## Aim of the task
Return the whole listing exactly as it stands.

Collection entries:
◇ ◇ ◇ ◇ ◇

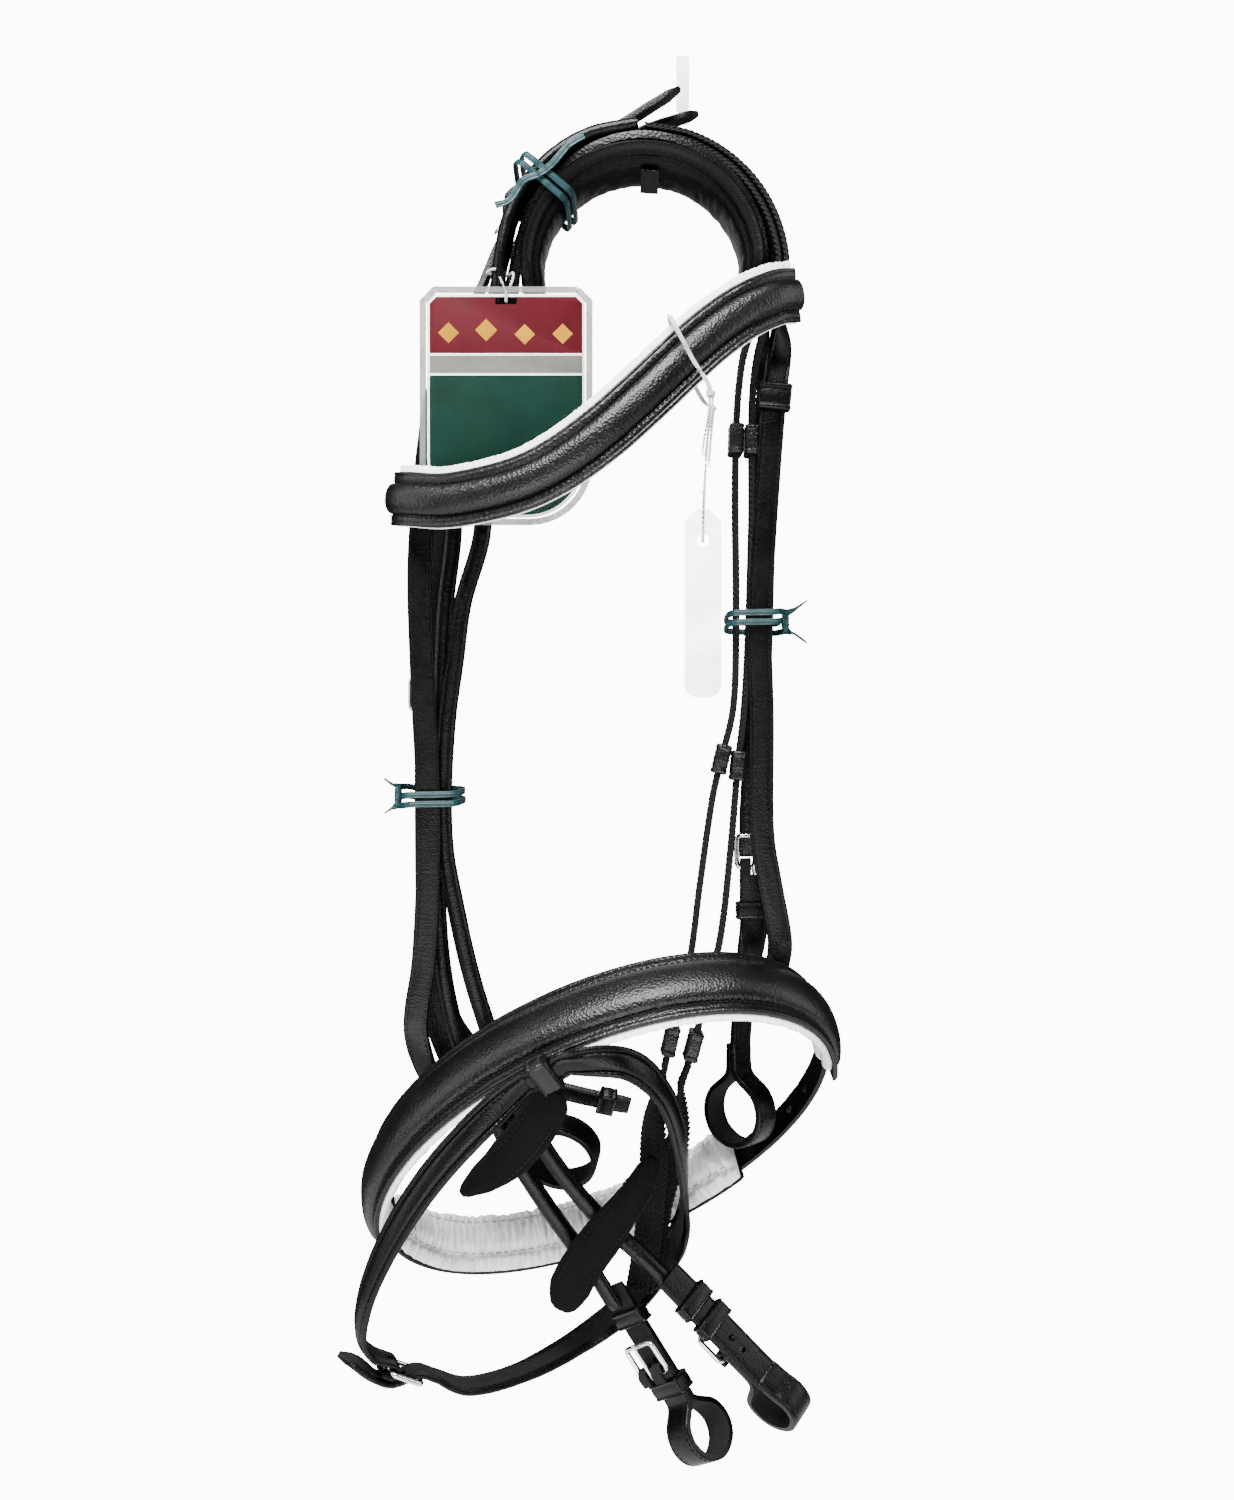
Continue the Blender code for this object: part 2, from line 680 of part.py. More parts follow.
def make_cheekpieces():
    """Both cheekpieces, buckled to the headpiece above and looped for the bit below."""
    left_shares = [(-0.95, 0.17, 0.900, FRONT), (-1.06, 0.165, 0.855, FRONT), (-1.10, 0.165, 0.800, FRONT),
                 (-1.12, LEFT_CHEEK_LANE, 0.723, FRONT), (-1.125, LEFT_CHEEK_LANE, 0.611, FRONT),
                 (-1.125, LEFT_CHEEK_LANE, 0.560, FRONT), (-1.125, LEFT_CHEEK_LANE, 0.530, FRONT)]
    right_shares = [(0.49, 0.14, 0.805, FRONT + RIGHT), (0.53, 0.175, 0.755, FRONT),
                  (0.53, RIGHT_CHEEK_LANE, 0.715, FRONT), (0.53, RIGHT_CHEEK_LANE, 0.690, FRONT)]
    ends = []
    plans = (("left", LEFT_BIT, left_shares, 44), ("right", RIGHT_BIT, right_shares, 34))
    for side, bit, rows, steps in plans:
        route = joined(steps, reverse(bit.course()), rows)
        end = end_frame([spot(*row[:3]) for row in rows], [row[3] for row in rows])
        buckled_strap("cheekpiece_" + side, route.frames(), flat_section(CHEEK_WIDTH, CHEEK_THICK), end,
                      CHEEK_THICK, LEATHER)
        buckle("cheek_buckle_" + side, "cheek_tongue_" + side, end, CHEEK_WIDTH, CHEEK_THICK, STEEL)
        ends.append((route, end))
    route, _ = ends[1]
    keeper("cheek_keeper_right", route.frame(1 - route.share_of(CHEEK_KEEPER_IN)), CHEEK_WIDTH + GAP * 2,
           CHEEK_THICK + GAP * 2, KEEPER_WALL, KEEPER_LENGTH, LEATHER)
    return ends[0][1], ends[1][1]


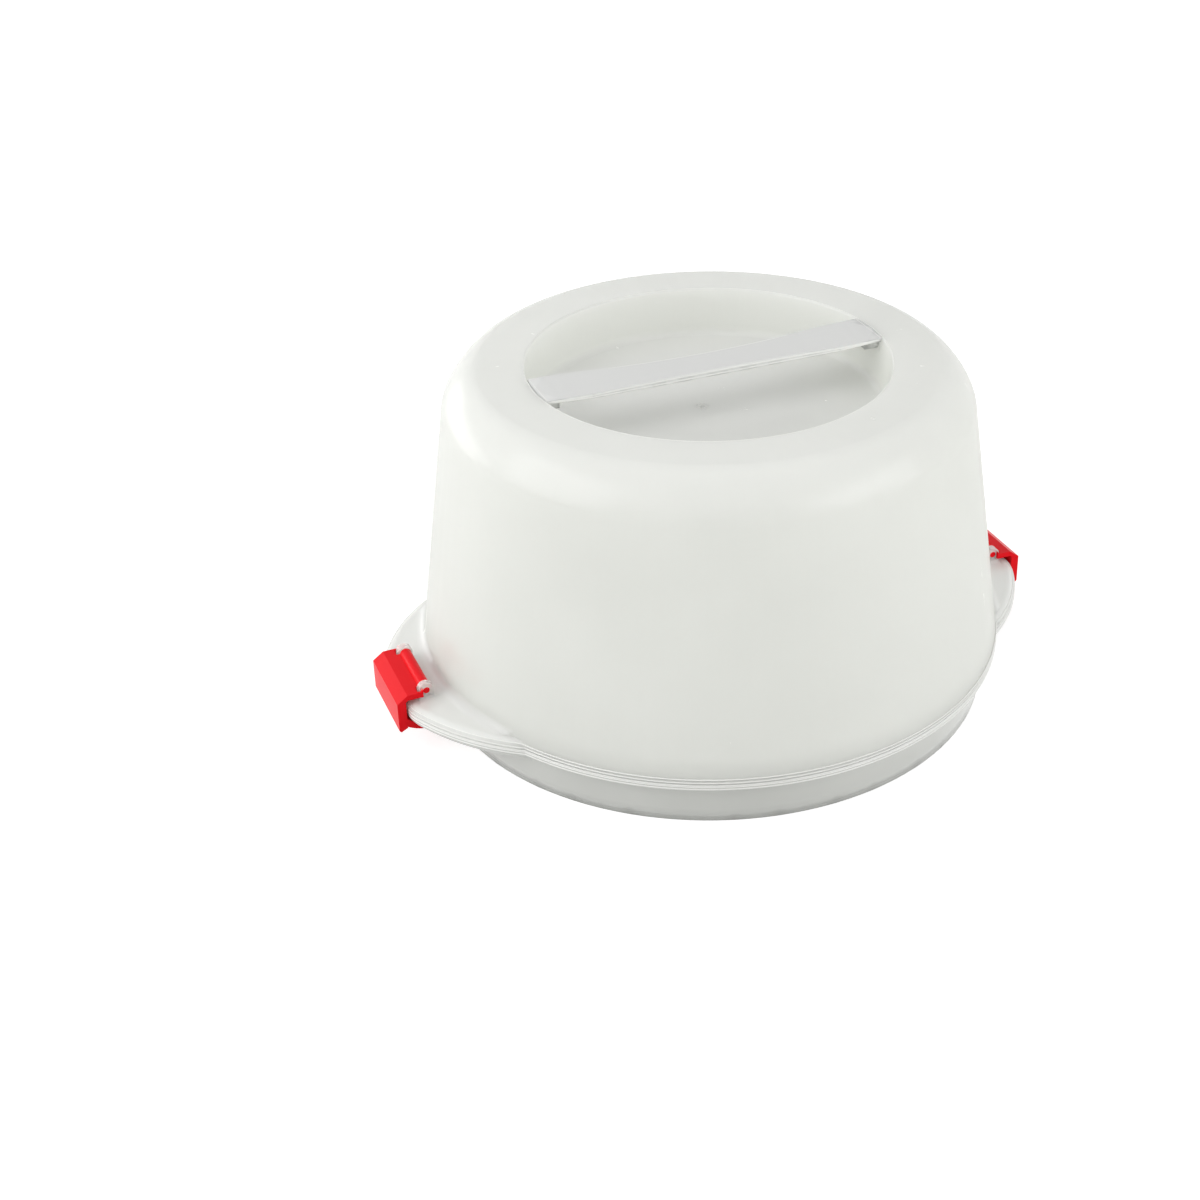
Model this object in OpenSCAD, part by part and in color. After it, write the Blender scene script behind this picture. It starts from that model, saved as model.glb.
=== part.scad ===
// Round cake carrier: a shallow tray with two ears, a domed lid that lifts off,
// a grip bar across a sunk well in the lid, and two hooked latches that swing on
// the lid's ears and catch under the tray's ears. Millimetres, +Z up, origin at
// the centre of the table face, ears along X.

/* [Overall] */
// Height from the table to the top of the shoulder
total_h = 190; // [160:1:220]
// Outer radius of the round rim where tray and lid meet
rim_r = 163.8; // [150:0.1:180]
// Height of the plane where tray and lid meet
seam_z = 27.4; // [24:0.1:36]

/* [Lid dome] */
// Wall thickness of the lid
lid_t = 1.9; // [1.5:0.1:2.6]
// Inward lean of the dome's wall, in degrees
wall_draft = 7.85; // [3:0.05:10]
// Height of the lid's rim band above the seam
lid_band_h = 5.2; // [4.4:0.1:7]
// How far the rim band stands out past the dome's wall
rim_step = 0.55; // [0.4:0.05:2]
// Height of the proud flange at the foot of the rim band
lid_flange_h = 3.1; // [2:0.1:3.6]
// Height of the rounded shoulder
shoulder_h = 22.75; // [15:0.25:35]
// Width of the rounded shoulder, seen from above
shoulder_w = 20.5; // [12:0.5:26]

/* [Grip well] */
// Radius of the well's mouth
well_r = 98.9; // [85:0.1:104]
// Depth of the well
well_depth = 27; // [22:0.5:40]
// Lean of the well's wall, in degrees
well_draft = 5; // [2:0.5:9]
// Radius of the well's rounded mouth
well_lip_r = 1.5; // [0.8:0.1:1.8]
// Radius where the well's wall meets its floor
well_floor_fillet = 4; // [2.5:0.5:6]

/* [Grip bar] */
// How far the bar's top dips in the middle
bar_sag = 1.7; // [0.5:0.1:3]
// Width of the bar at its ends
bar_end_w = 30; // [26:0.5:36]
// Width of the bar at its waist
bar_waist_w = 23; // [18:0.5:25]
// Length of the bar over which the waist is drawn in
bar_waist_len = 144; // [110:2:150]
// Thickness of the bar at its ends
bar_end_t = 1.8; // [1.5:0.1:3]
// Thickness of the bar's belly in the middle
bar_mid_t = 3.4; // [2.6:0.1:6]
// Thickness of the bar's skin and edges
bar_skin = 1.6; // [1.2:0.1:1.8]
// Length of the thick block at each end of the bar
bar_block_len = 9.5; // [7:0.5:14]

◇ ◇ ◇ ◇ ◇

## Exercise output
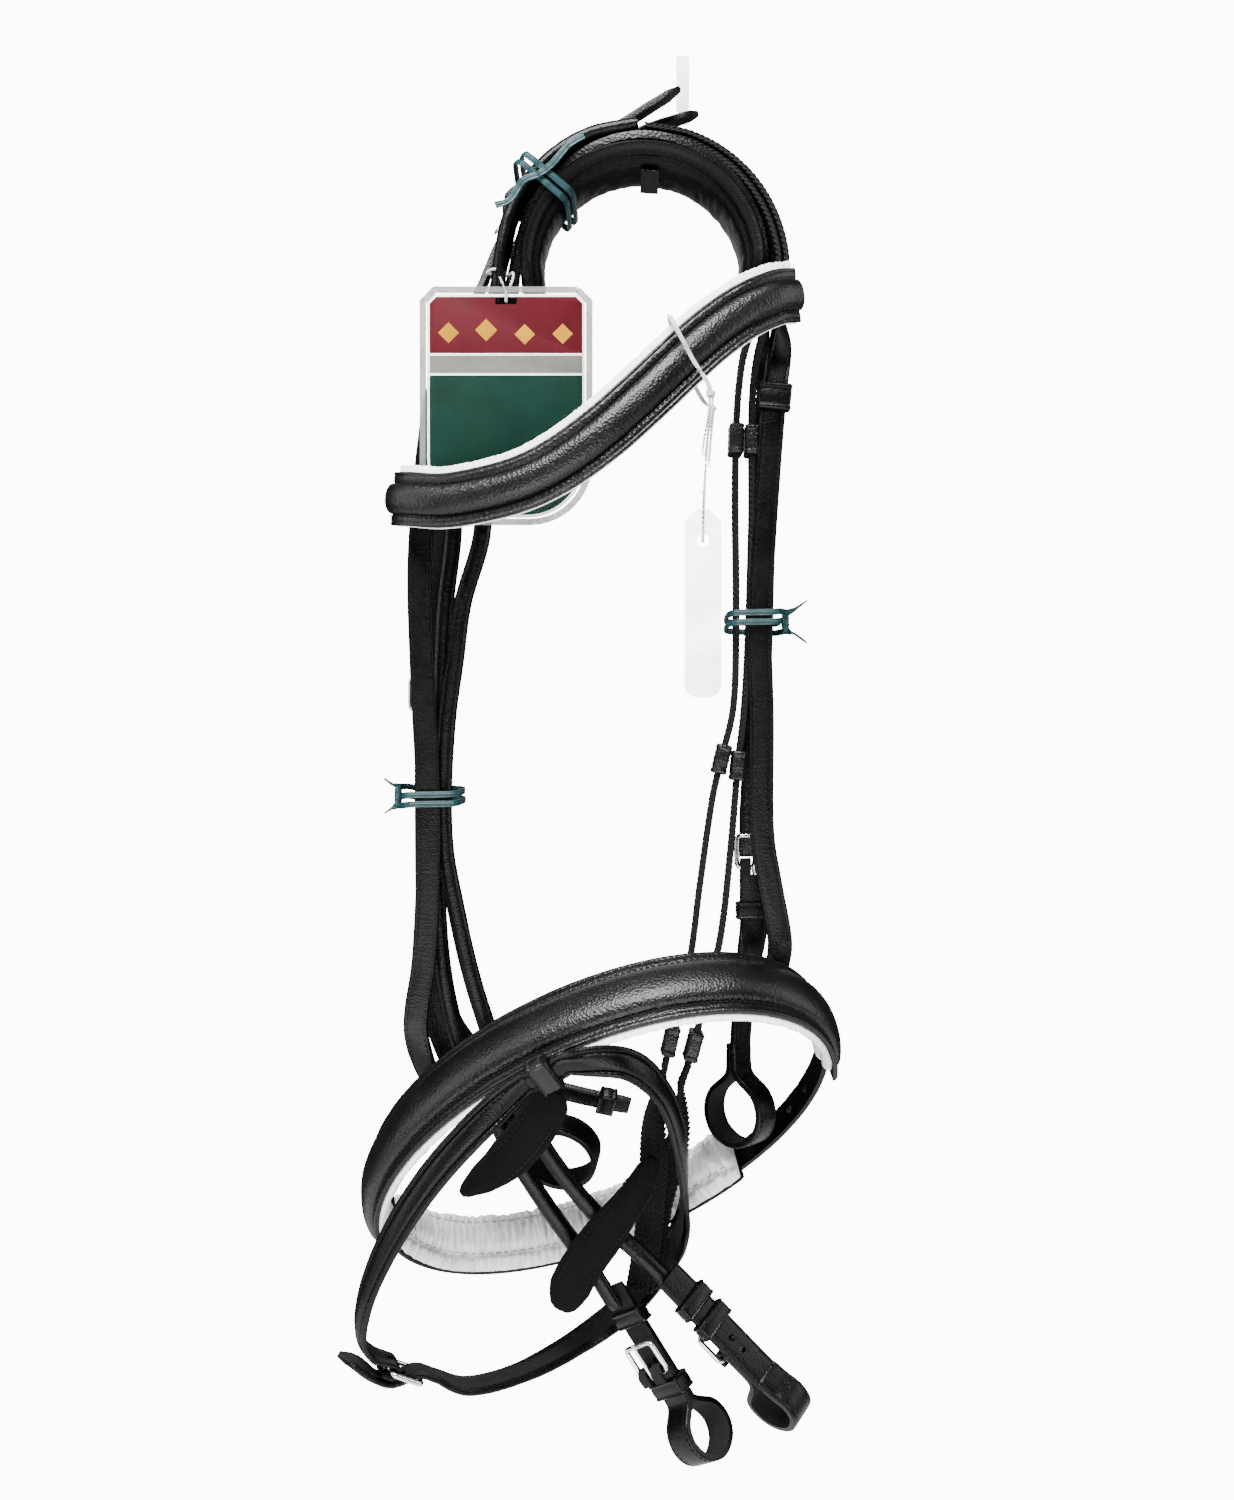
Continue the Blender code for this object: part 2, from line 680 of part.py. More parts follow.
def make_cheekpieces():
    """Both cheekpieces, buckled to the headpiece above and looped for the bit below."""
    left_shares = [(-0.95, 0.17, 0.900, FRONT), (-1.06, 0.165, 0.855, FRONT), (-1.10, 0.165, 0.800, FRONT),
                 (-1.12, LEFT_CHEEK_LANE, 0.723, FRONT), (-1.125, LEFT_CHEEK_LANE, 0.611, FRONT),
                 (-1.125, LEFT_CHEEK_LANE, 0.560, FRONT), (-1.125, LEFT_CHEEK_LANE, 0.530, FRONT)]
    right_shares = [(0.49, 0.14, 0.805, FRONT + RIGHT), (0.53, 0.175, 0.755, FRONT),
                  (0.53, RIGHT_CHEEK_LANE, 0.715, FRONT), (0.53, RIGHT_CHEEK_LANE, 0.690, FRONT)]
    ends = []
    plans = (("left", LEFT_BIT, left_shares, 44), ("right", RIGHT_BIT, right_shares, 34))
    for side, bit, rows, steps in plans:
        route = joined(steps, reverse(bit.course()), rows)
        end = end_frame([spot(*row[:3]) for row in rows], [row[3] for row in rows])
        buckled_strap("cheekpiece_" + side, route.frames(), flat_section(CHEEK_WIDTH, CHEEK_THICK), end,
                      CHEEK_THICK, LEATHER)
        buckle("cheek_buckle_" + side, "cheek_tongue_" + side, end, CHEEK_WIDTH, CHEEK_THICK, STEEL)
        ends.append((route, end))
    route, _ = ends[1]
    keeper("cheek_keeper_right", route.frame(1 - route.share_of(CHEEK_KEEPER_IN)), CHEEK_WIDTH + GAP * 2,
           CHEEK_THICK + GAP * 2, KEEPER_WALL, KEEPER_LENGTH, LEATHER)
    return ends[0][1], ends[1][1]


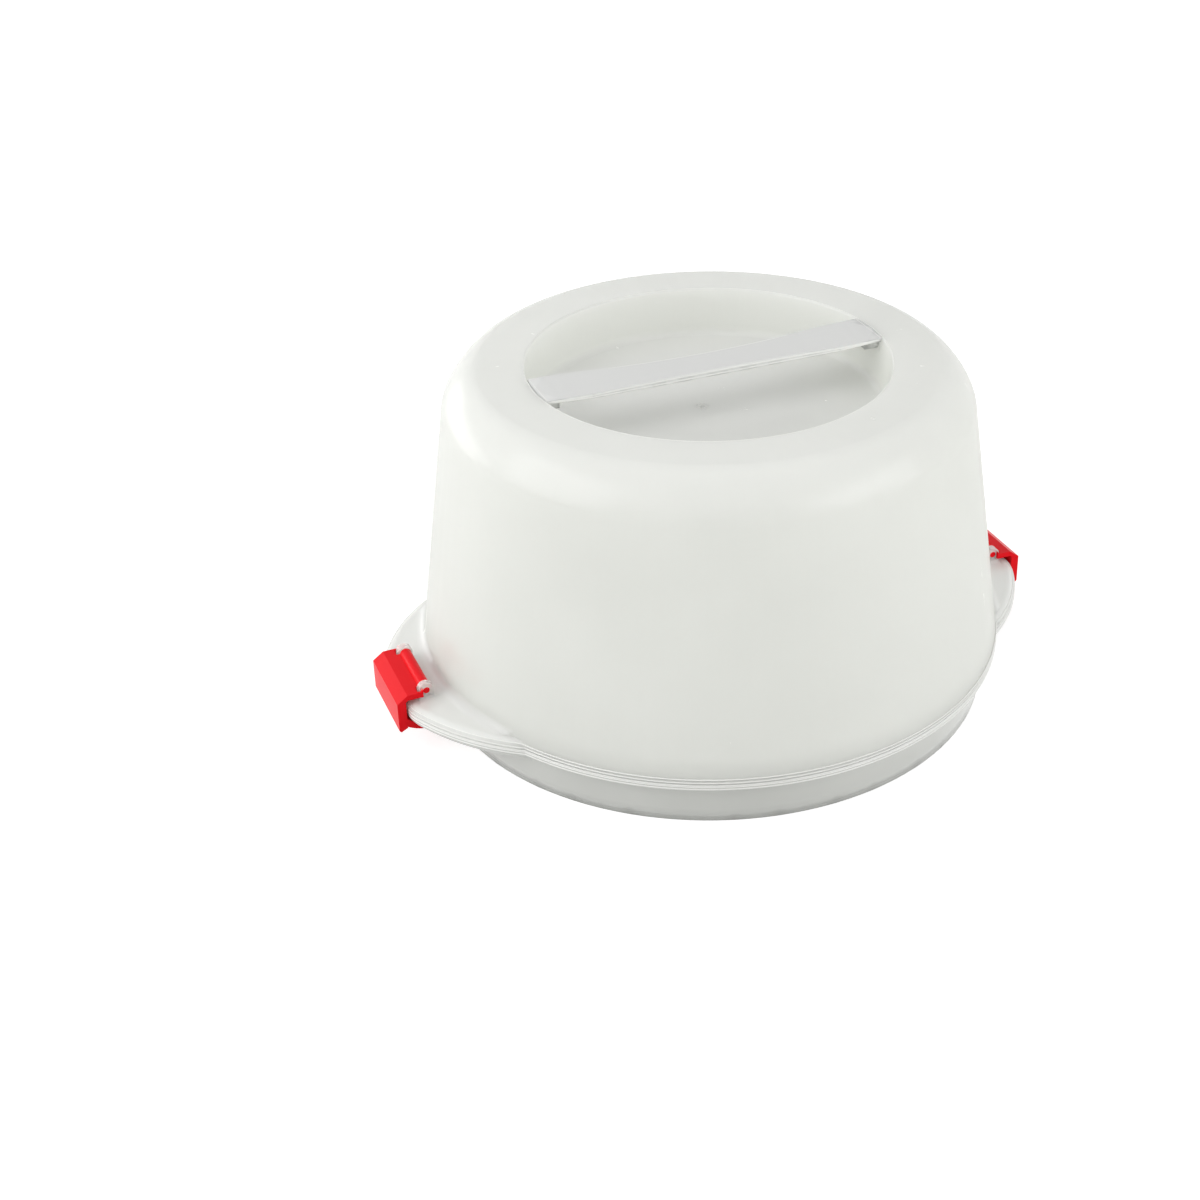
Model this object in OpenSCAD, part by part and in color. After it, write the Blender scene script behind this picture. It starts from that model, saved as model.glb.
=== part.scad ===
// Round cake carrier: a shallow tray with two ears, a domed lid that lifts off,
// a grip bar across a sunk well in the lid, and two hooked latches that swing on
// the lid's ears and catch under the tray's ears. Millimetres, +Z up, origin at
// the centre of the table face, ears along X.

/* [Overall] */
// Height from the table to the top of the shoulder
total_h = 190; // [160:1:220]
// Outer radius of the round rim where tray and lid meet
rim_r = 163.8; // [150:0.1:180]
// Height of the plane where tray and lid meet
seam_z = 27.4; // [24:0.1:36]

/* [Lid dome] */
// Wall thickness of the lid
lid_t = 1.9; // [1.5:0.1:2.6]
// Inward lean of the dome's wall, in degrees
wall_draft = 7.85; // [3:0.05:10]
// Height of the lid's rim band above the seam
lid_band_h = 5.2; // [4.4:0.1:7]
// How far the rim band stands out past the dome's wall
rim_step = 0.55; // [0.4:0.05:2]
// Height of the proud flange at the foot of the rim band
lid_flange_h = 3.1; // [2:0.1:3.6]
// Height of the rounded shoulder
shoulder_h = 22.75; // [15:0.25:35]
// Width of the rounded shoulder, seen from above
shoulder_w = 20.5; // [12:0.5:26]

/* [Grip well] */
// Radius of the well's mouth
well_r = 98.9; // [85:0.1:104]
// Depth of the well
well_depth = 27; // [22:0.5:40]
// Lean of the well's wall, in degrees
well_draft = 5; // [2:0.5:9]
// Radius of the well's rounded mouth
well_lip_r = 1.5; // [0.8:0.1:1.8]
// Radius where the well's wall meets its floor
well_floor_fillet = 4; // [2.5:0.5:6]

/* [Grip bar] */
// How far the bar's top dips in the middle
bar_sag = 1.7; // [0.5:0.1:3]
// Width of the bar at its ends
bar_end_w = 30; // [26:0.5:36]
// Width of the bar at its waist
bar_waist_w = 23; // [18:0.5:25]
// Length of the bar over which the waist is drawn in
bar_waist_len = 144; // [110:2:150]
// Thickness of the bar at its ends
bar_end_t = 1.8; // [1.5:0.1:3]
// Thickness of the bar's belly in the middle
bar_mid_t = 3.4; // [2.6:0.1:6]
// Thickness of the bar's skin and edges
bar_skin = 1.6; // [1.2:0.1:1.8]
// Length of the thick block at each end of the bar
bar_block_len = 9.5; // [7:0.5:14]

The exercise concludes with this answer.